It never ceases to amaze me how some companies can get customer experience so wrong. Despite the attention it garners in many industries, it’s stories like this one that always make me shake my head. And although this may be a retail industry story, I think there are lessons to learn for any business.
I recently spoke to my mother who was complaining about the awful customer service she encountered ordering some mail order skincare products. She ordered the skincare line as a gift for me but the company shipped the order to the wrong address. She, of course, complained because now the gift would not arrive before she traveled to visit me for the summer. Initially, she got a very nice letter from the company offering to ship the order to another address of her choice (since she would not be home). She provided an alternate address that would make it possible to still deliver the gift during our travels and thought the problem was solved. However, the package never arrived at the alternate address. She tried contacting the company by email – no response.

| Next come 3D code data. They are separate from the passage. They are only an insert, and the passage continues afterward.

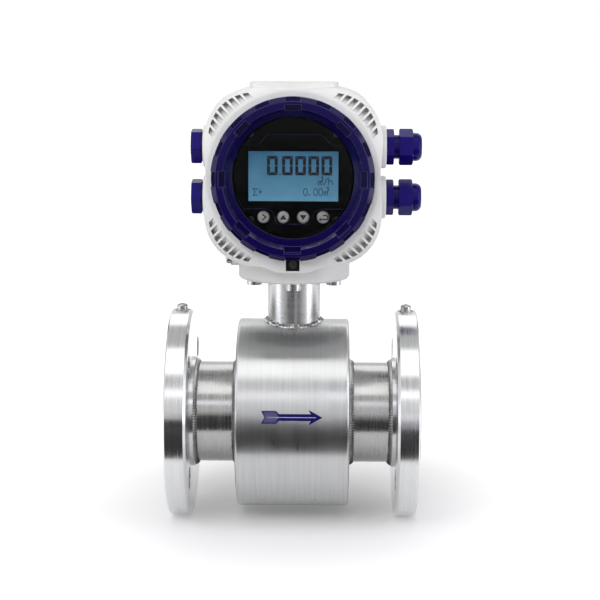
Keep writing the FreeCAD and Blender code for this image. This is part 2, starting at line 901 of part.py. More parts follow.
def key(at):
    """Push key: a cap in the panel, a flange behind it and a stem to the switch."""
    cap = lathe(Y, [
        (0, panel_y - key_proud),
        (key_d / 2 - key_chamfer, panel_y - key_proud),
        (key_d / 2, panel_y - key_proud + key_chamfer),
        (key_d / 2, panel_back),
        (0, panel_back),
    ], at)
    flange_stop = panel_back + key_flange_t
    collar_disc = rod(Y, key_flange_d / 2, panel_back, flange_stop, at)
    stem = rod(Y, key_stem_d / 2, flange_stop, key_stem_y, at)
    return cap.fuse([collar_disc, stem])


def key_switches():
    switches = []
    half = switch_w / 2
    for x, z in key_spots():
        body = block(x - half, x + half, display_board_y - switch_h, display_board_y,
                     z - half, z + half)
        tip = display_board_y - switch_h - plunger_h
        switches.append(body.fuse(rod(Y, plunger_d / 2, tip, display_board_y - switch_h, (x, z))))
    return switches


def board(y):
    disc = rod(Y, board_d / 2, y, y + board_t, (0, head_z))
    return disc.cut([rod(Y, post_screw_d / 2, y, y + board_t, at) for at in post_spots()])


def board_posts():
    posts = []
    levels = [
        (panel_back, display_board_y),
        (display_board_y + board_t, main_board_y),
        (main_board_y + board_t, partition_front),
    ]
    for at in post_spots():
        posts += [ring(Y, post_d / 2, post_screw_d / 2, y0, y1, at) for y0, y1 in levels]
    return posts


def post_screws():
    screws = []
    for at in post_spots():
        head = rod(Y, post_screw_head_d / 2, panel_y - post_screw_head_h, panel_y, at)
        shank = rod(Y, post_screw_d / 2, panel_y, partition_front + post_screw_bite, at)
        screws.append(head.fuse(shank))
    return screws


# ---- Terminals -------------------------------------------------------------
def terminal_spots():
    first = -(terminal_count - 1) / 2
    return [((first + k) * terminal_pitch, head_z) for k in range(terminal_count)]


def terminal_block():
    """Barrier strip on the rear of the partition, wires entering from below."""
    half_l = terminal_count * terminal_pitch / 2 + terminal_wall / 2
    half_h = terminal_h / 2
    seat = partition_rear + terminal_base_t
    tip = partition_rear + terminal_depth
    body = block(-half_l, half_l, partition_rear, tip, head_z - half_h, head_z + half_h)
    cuts = []
    for x, z in terminal_spots():
        half = (terminal_pitch - terminal_wall) / 2
        cuts.append(block(x - half, x + half, seat, tip, z - half_h, z + half_h))
        cuts.append(rod(Y, terminal_shank_d / 2, seat - terminal_screw_h, seat, (x, z)))
        wire_y = partition_rear + terminal_base_t / 2
        cuts.append(rod(Z, terminal_wire_d / 2, z - half_h, z - half_h / 2, (x, wire_y)))
    return body.cut(cuts)


def terminal_screws():
    screws = []
    seat = partition_rear + terminal_base_t
    top = seat + terminal_screw_h
    for at in terminal_spots():
        head = rod(Y, terminal_screw_d / 2, seat, top, at)
        shank = rod(Y, terminal_shank_d / 2, seat - terminal_screw_h, seat, at)
        half = terminal_slot_w / 2
        slot = block(at[0] - terminal_screw_d, at[0] + terminal_screw_d,
                     top - terminal_screw_h / 2, top, at[1] - half, at[1] + half)
        screws.append(head.cut(slot).fuse(shank))
    return screws


# ---- Glands and plugs ------------------------------------------------------
def gland_body(at):
    """Threaded body: hexagon on the boss, then the thread for the cap nut."""
    base = bevelled_hexagon(X, gland_hex_af, boss_reach, boss_reach + gland_hex_t,
                            gland_hex_bevel, at, gland_hex_turn)
    thread = rod(X, entry_r, boss_reach - gland_thread_l, boss_reach, at)
    neck_stop = boss_reach + gland_hex_t + gland_neck_l + gland_nut_overlap
    neck = rod(X, gland_neck_d / 2, boss_reach + gland_hex_t, neck_stop, at)
    bore = rod(X, gland_bore_d / 2, boss_reach - gland_thread_l, neck_stop, at)
    pocket = rod(X, gland_pocket_d / 2, boss_reach + gland_pocket_floor, neck_stop, at)
    return base.fuse([thread, neck]).cut([bore, pocket])


def gland_insert(at):
    """Rubber sleeve that the cap nut squeezes on the cable."""
    start = boss_reach + gland_pocket_floor
    outer = gland_pocket_d / 2 - insert_gap
    return ring(X, outer, insert_bore_d / 2, start, boss_reach + insert_end, at)


def gland_nut(at):
    foot = boss_reach + gland_hex_t + gland_neck_l
    hex_stop = foot + gland_nut_hex_l
    tip = hex_stop + gland_nut_dome_l
    nut = bevelled_hexagon(X, gland_nut_af, foot, hex_stop, gland_nut_bevel, at, gland_hex_turn)
    dome_r = gland_nut_dome_d / 2
    end_r = gland_nut_dome_end_d / 2
    dome = lathe(X, [
        (0, hex_stop - cut_margin),
        (dome_r, hex_stop - cut_margin),
        (dome_r, hex_stop + gland_nut_dome_side_l),
        ((gland_nut_dome_mid_d / 2, hex_stop + gland_nut_dome_mid_l), (end_r, tip)),
        (0, tip),
    ], at)
    thread_stop = foot + gland_nut_overlap + gland_nut_runout
    cuts = [
        rod(X, gland_neck_d / 2 + thread_clearance, foot, thread_stop, at),
        rod(X, gland_pocket_d / 2 + gland_nut_pocket_gap, thread_stop, boss_reach + insert_end, at),
        rod(X, gland_mouth_d / 2, foot, tip, at),
    ]
    return nut.fuse(dome).cut(cuts)


def plug(at):
    """Blanking plug with a hexagon head, screwed into an unused entry."""
    seat = -(boss_reach + plug_seal_t)
    tip = seat - plug_hex_t
    inner = -(boss_reach - plug_thread_l)
    head = bevelled_hexagon(X, plug_hex_af, seat, tip, plug_chamfer, at, plug_hex_turn)
    thread = rod(X, entry_r, inner, seat, at)
    hollow = rod(X, plug_socket_d / 2, inner, inner - plug_socket_depth, at)
    return head.fuse(thread).cut(hollow)


def plug_seal(at):
    return ring(X, plug_seal_d / 2, entry_r + thread_clearance,
                -boss_reach, -(boss_reach + plug_seal_t), at)


# ---- Assembly --------------------------------------------------------------
outlet = flange()
add("outlet_flange", outlet)
add("inlet_flange", mirrored(outlet, X))
add("measuring_tube", measuring_tube())
add("liner", liner())
add("coil_housing", drum())
plate = ring(X, drum_in_r, sleeve_r, end_plate_x - end_plate_t, end_plate_x)
add("end_plate_outlet", plate)
add("end_plate_inlet", mirrored(plate, X))
sleeve = ring(X, sleeve_r, sleeve_r - sleeve_wall, end_plate_x - end_plate_t, hub_x)
add("sleeve_outlet", sleeve)
add("sleeve_inlet", mirrored(sleeve, X))
add("weld_beads", *weld_beads())
add("electrode_front", electrode(-1))
add("electrode_rear", electrode(1))
add("electrode_insulators", insulator(-1), insulator(1))
add("pole_shoe_upper", pole_shoe())
add("pole_shoe_lower", mirrored(pole_shoe(), Z))
add("coil_upper", coil())
add("coil_lower", mirrored(coil(), Z))
add("magnet_yoke", ring(X, yoke_in_r + yoke_t, yoke_in_r, -yoke_l / 2, yoke_l / 2))
add("flow_arrow", flow_arrow())
earth_set = earth_screw_set()
add("flange_earth_screws", *earth_set, *[mirrored(solid, X) for solid in earth_set])

add("neck_tube", ring(Z, neck_r, neck_r - neck_wall, neck_foot_z, neck_gasket_z))
plate = ring(Z, neck_flange_d / 2, neck_r, neck_flange_z, neck_gasket_z)
holes = neck_bolt_holes(neck_bolt_d / 2, neck_flange_z, collar_ceiling)
add("neck_flange", plate.cut(holes))
plate = ring(Z, neck_flange_d / 2, neck_r - neck_wall, neck_gasket_z, collar_ceiling)
add("neck_gasket", plate.cut(holes))
add("neck_bolts", *neck_bolts())
harness_foot = yoke_in_r + yoke_t + harness_foot_gap
harness_top = head_z - head_bore_r + harness_top_gap
add("sensor_harness", rod(Z, harness_d / 2, harness_foot, harness_top, harness_at))

add("converter_housing", converter_housing())
add("housing_earth_screw", *screw_set(X, -lug_reach, (0, lug_z), -1))
add("cover_lock_screw", lock_screw())
add("front_cover", front_cover())
add("front_cover_seal", cover_seal(-1))
glass_r = cover_glass_bore_d / 2 - glass_gap
add("glass_gasket", cover_ring(glass_r, cover_window_d / 2, lip_back, glass_front))
add("front_glass", rod(Y, glass_r, -(head_face + glass_front), -(head_face + glass_back),
                       (0, head_z)))
add("glass_retainer", cover_ring(cover_glass_bore_d / 2, retainer_bore_d / 2,
                                 glass_back, -cover_spigot_l))
add("rear_cover", rear_cover())
add("rear_cover_seal", cover_seal(1))

add("display_panel", display_panel())
add("lcd_module", lcd_module())
for name, at in zip(("key_next", "key_up", "key_down", "key_enter"), key_spots()):
    add(name, key(at))
add("key_switches", *key_switches())
add("display_board", board(display_board_y))
add("main_board", board(main_board_y))
back = main_board_y + board_t
add("power_module", block(-power_module_x / 2, power_module_x / 2,
                          back, back + power_module_t,
                          head_z - power_module_z / 2, head_z + power_module_z / 2))
add("board_posts", *board_posts())
add("post_screws", *post_screws())
add("terminal_block", terminal_block())
add("terminal_screws", *terminal_screws())

for level, at in zip(("upper", "lower"), entry_spots()):
    add("gland_body_" + level, gland_body(at))
    add("gland_insert_" + level, gland_insert(at))
    add("gland_nut_" + level, gland_nut(at))
    add("plug_" + level, plug(at))
    add("plug_seal_" + level, plug_seal(at))

os.makedirs("parts", exist_ok=True)
for name, shape in parts.items():
    shape.exportStep("parts/" + name + ".step")
print(len(parts), "parts")
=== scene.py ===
"""Electromagnetic flow meter: materials, weld ripples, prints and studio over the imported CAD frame.

Metres. The frame is the row frame: the flow bore runs along X, Z is up and -Y is the display side.
"""

import json
import math
import random

import bpy
from mathutils import Matrix, Vector

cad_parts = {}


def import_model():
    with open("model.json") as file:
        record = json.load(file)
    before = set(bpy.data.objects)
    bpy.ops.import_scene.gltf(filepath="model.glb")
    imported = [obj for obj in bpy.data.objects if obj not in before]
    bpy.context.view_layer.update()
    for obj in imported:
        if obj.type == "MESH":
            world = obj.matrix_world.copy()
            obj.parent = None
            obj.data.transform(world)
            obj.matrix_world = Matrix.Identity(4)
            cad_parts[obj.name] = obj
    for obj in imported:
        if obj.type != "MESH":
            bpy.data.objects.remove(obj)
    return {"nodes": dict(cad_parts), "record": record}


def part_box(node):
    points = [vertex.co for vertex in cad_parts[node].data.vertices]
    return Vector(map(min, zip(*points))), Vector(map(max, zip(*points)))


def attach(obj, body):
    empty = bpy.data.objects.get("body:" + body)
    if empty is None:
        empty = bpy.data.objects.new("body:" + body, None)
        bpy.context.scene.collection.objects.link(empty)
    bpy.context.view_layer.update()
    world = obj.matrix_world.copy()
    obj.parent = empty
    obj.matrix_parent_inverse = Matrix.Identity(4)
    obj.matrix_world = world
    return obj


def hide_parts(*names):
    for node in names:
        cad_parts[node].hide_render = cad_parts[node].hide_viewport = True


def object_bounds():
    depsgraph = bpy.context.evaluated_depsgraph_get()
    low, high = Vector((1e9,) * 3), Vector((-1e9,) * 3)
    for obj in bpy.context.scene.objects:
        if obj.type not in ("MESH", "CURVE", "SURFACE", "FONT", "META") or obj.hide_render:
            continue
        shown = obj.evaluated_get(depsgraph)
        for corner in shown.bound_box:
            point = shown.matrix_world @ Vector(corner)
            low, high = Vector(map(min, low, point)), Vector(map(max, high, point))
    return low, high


MM = 0.001
X, Y, Z = 0, 1, 2
AXIS_NAMES = ("X", "Y", "Z")

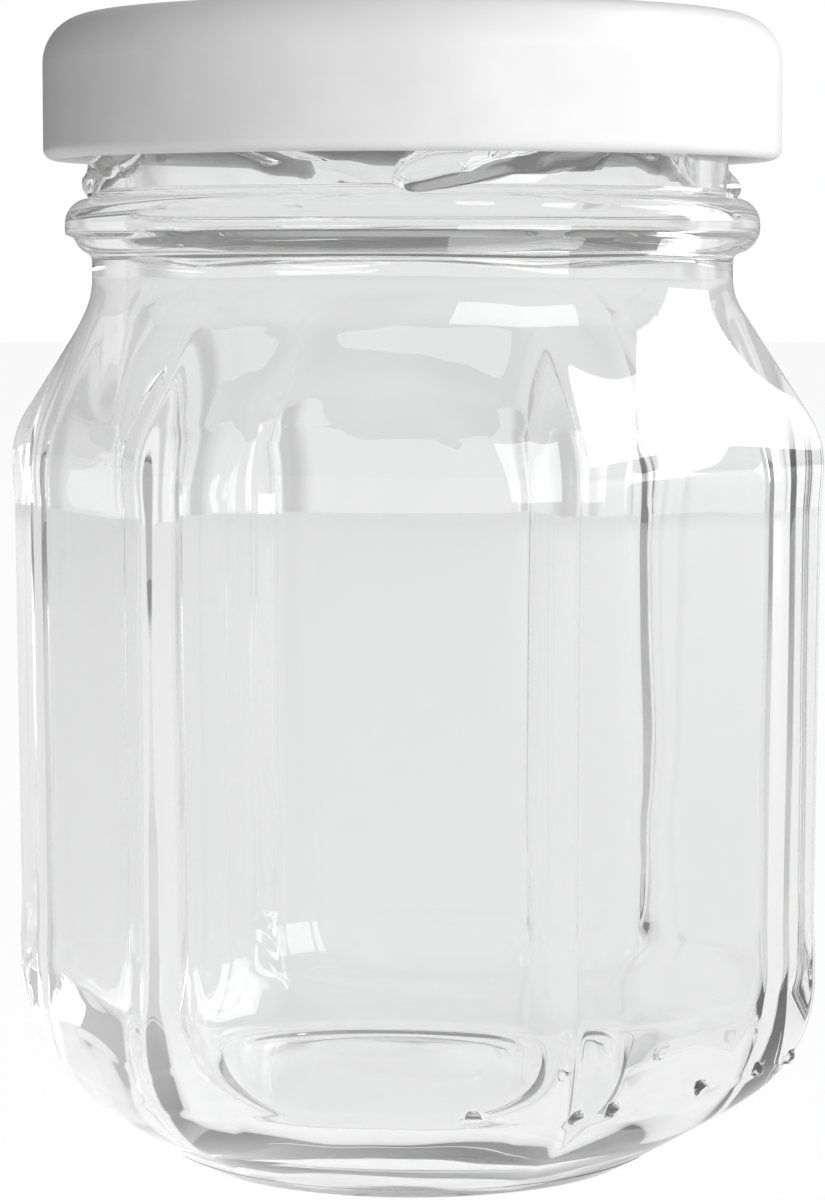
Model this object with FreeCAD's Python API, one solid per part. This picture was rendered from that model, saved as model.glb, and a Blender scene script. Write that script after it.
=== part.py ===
import FreeCAD, Part
import math
import os

# Small hexagonal glass jar with a twist-off lid. Millimetres, +Z up, origin at the bottom centre of the foot.
# One of the six flat panels faces -Y. Upright outlines are drawn as (distance from the axis, height).

# Glass body, outside
panel_count = 6
shoulder_corner_reach = 28.6    # axis to an upright corner where the shoulder starts
heel_corner_reach = 28.2        # the same where the heel starts, so the sides draw in a little
corner_round = 1.2              # plan radius of the upright corners
shoulder_height = 50.4          # where wall and shoulder would meet without their rounding
shoulder_round = 6.2
neck_base_height = 60.2         # where shoulder and neck would meet without their rounding
neck_base_round = 4.0
heel_slope_height = 6.5         # where wall and slanted heel would meet without their rounding
heel_round = 10.0
heel_blend_power = 0.55         # how early the heel turns from hexagon to circle
label_recess = 0.15             # how far the label panels stand back
label_bottom = 14.5
label_top = 48.0
label_ramp = 2.6                # height over which a panel steps back

# Foot and bottom
foot_reach = 17.2
foot_height = 0.9
foot_contact_reach = 15.6       # outer edge of the flat ring that the jar stands on
push_up_reach = 12.8            # inner edge of that ring
push_up_height = 1.3
mould_seam_height = 6.8         # the bottom plate of the mould meets its halves here
mould_seam_step = 0.08
base_thickness = 4.6            # foot plane to the inner floor

# Glass body, inside
panel_thickness = 2.7
inner_corner_round = 11.0
inner_heel_round = 9.0
inner_shoulder_round = 9.0
inner_neck_round = 7.0

# Neck finish
bore_reach = 19.9
neck_reach = 22.2
finish_reach = 21.85            # the wall above the bead, which carries the threads
rim_height = 78.0
rim_outer_round = 0.9
rim_inner_round = 0.6
bead_reach = 24.05
bead_bottom = 63.0
bead_top = 66.8
bead_round = 1.75
bead_root_round = 0.5

# Threads: short ramps that rise to the right
thread_leads = 4
thread_crest_reach = 22.85
thread_width = 1.25
thread_start_angle = -82.0
thread_start_height = 67.45
thread_rise = 5.6               # height gained over thread_span
thread_span = 58.0
thread_stations = 13
thread_root_depth = 0.5         # how far the ridge is rooted in the wall

# Mould code: raised dots on the heel, just above the seam of the bottom plate
dot_radius = 0.62
dot_proud = 0.42
dot_height = 7.5
dot_first_angle = -73.0
dot_pitch = 3.55
dot_places = (0, 4, 6, 12, 17, 20)

# Lid: lacquered tin plate
lid_reach = 25.5
lid_top = 79.3
lid_bottom = 69.4
plate_thickness = 0.24
lid_shoulder_round = 3.3
lid_panel_reach = 18.2
lid_panel_drop = 0.9
lid_panel_bend = 0.8
lid_curl_radius = 0.8           # outer radius of the rolled bottom edge
lid_curl_turn = 300.0
lug_span = 17.0
lug_reach = 22.35               # lugs hook under the thread ridges, clear of the finish wall
lug_height = 1.1
lug_clearance = 0.1             # between a lug and the thread ridge above it

# Sealing ring, moulded into the lid
seal_inner_reach = 19.5
seal_outer_reach = 22.1

half_turn = math.pi / panel_count       # from a corner to the middle of a panel
flat_share = 0.98                       # a section this close to a circle still has six short flats
neck_lap = 1.5                          # how far the cavity runs up into the round bore
bore_step = 0.06                        # the cavity ends this much inside the bore, in a fine ledge
bore_overlap = 0.7                      # how far the bore reaches down past the cavity's end


def upright(reach, height, angle=0.0):
    turn = math.radians(angle)
    return FreeCAD.Vector(reach * math.cos(turn), reach * math.sin(turn), height)


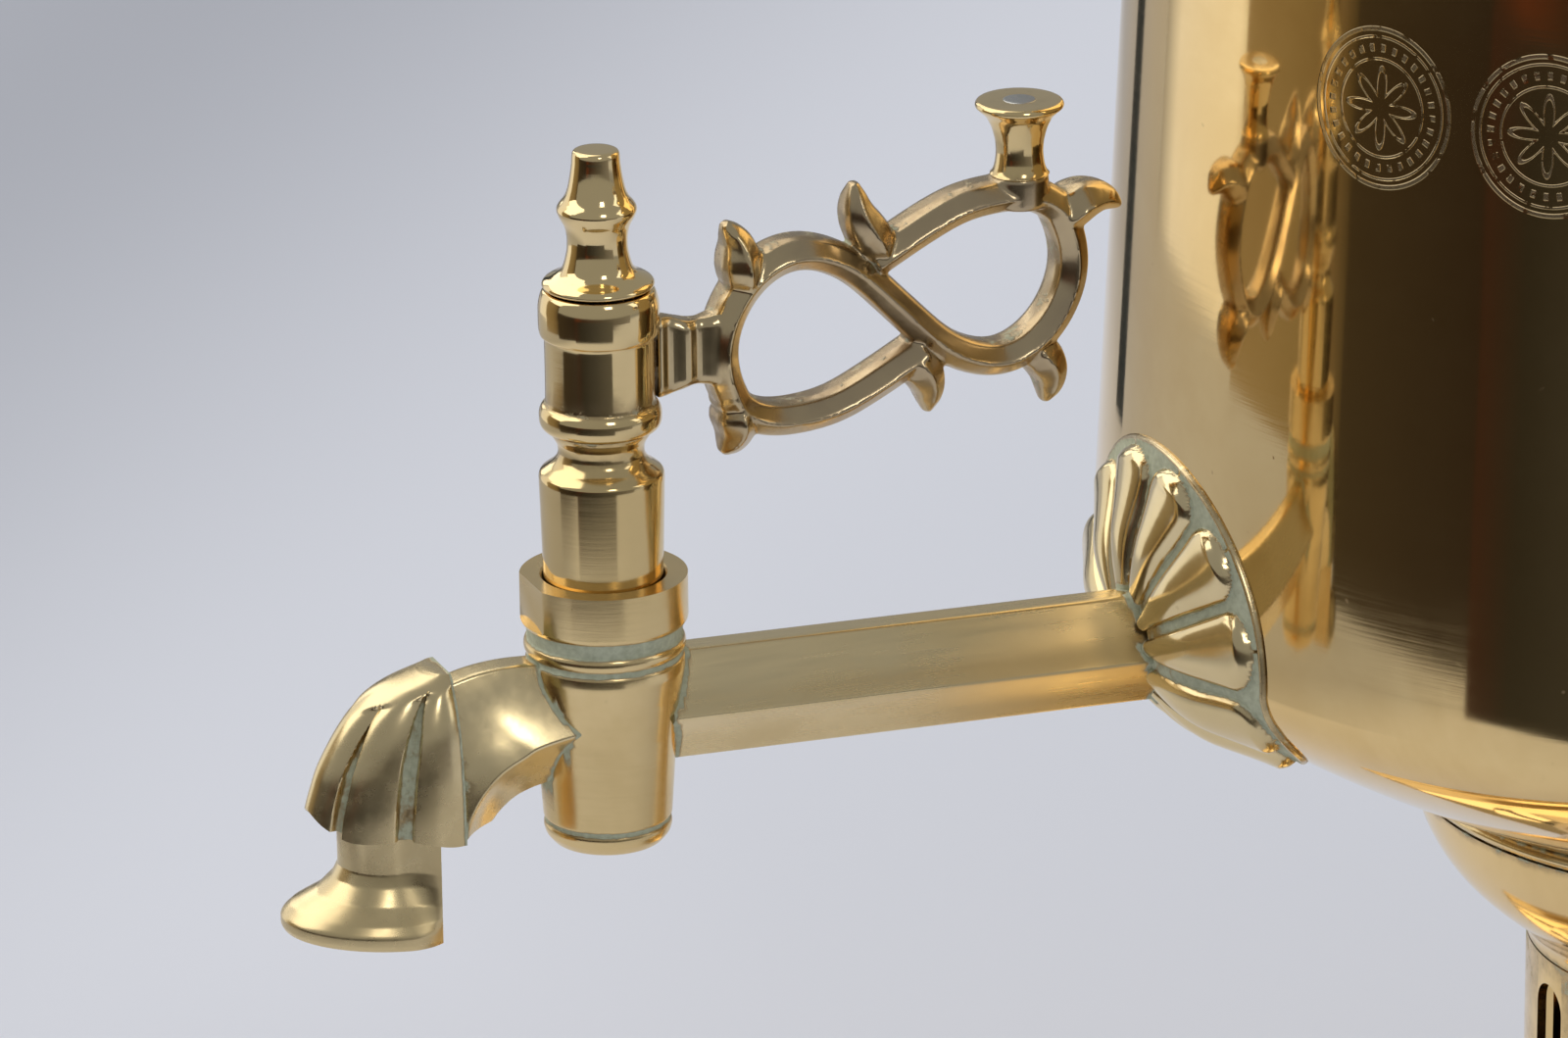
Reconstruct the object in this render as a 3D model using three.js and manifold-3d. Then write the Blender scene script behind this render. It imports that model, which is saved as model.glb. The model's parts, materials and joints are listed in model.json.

She returned back home after two months – still no package, still no response, and definitely no satisfaction. To add insult to injury, the company sent her some sample products that were not ordered and for which they charge a standard fee when they aren’t returned by a certain interval. However, she had opted out of this program so they weren’t allowed to send her samples or to charge her card for them. Now she’s just furious and tells them to cancel her account and makes it clear she’ll never order anything from them again. The sad thing is the she really liked the product and could have been an advocate but she won’t ever purchase it again because of the unbelievably poor experience.
Are you feeling exhausted just from reading this? Imagine how she felt. How in the world could any company in this day and age be so incredibly blasé’ about customer satisfaction? They may have only seen it as one lost customer but really they lost two customers because I certainly won’t try the products now and this story is one that she is going to tell repeatedly. They are lucky that the she isn’t using social media as an outlet and that I am kindly not mentioning the product line – although I seriously doubt the person who stuck their name on the product has a clue that the company’s order management process is so poorly constructed.
No matter that we are in the ICT industry – you can see from this example where there are issues to address. The first is the order management process.
My mother has two mailing addresses but she had only used one of them when she placed her orders. Somehow they shipped to the alternate address, which is where the process went wrong the first time. They offered a Plan B - shipping to a different address that was not yet on record but nothing ever happened.
There are several things that can go wrong if the “everything goes right” process hasn’t accounted for all the information that has to be captured and how that gets shared down the line. That problem is magnified if there is no Plan B already in place – meaning someone along the customer service part of this process makes a snap decision to offer the customer a solution that the process doesn’t support. Or maybe one department had a Plan B but didn’t ensure the other departments setup their parts in the process. Or maybe there are some simple training issues underlying the entire chain of events.
The final part of this talks to the value of customer retention. Despite the mess they made along the way, they still could have offered her a complimentary product line – basically the whole order shipped to any address of her choice (to include an overseas one) at no cost and some heavy groveling to try and keep her on and maybe some concessions on shipping fees for future orders. I don’t get the impression they wanted to work that hard.
Anyone with a sense of what a customer wants to experience can see more than a few opportunities to have turned this situation around but sadly they missed all of them.
How well has your company thought through how a customer wants to experience the order management process and what processes need to be in place to support the things that can go wrong?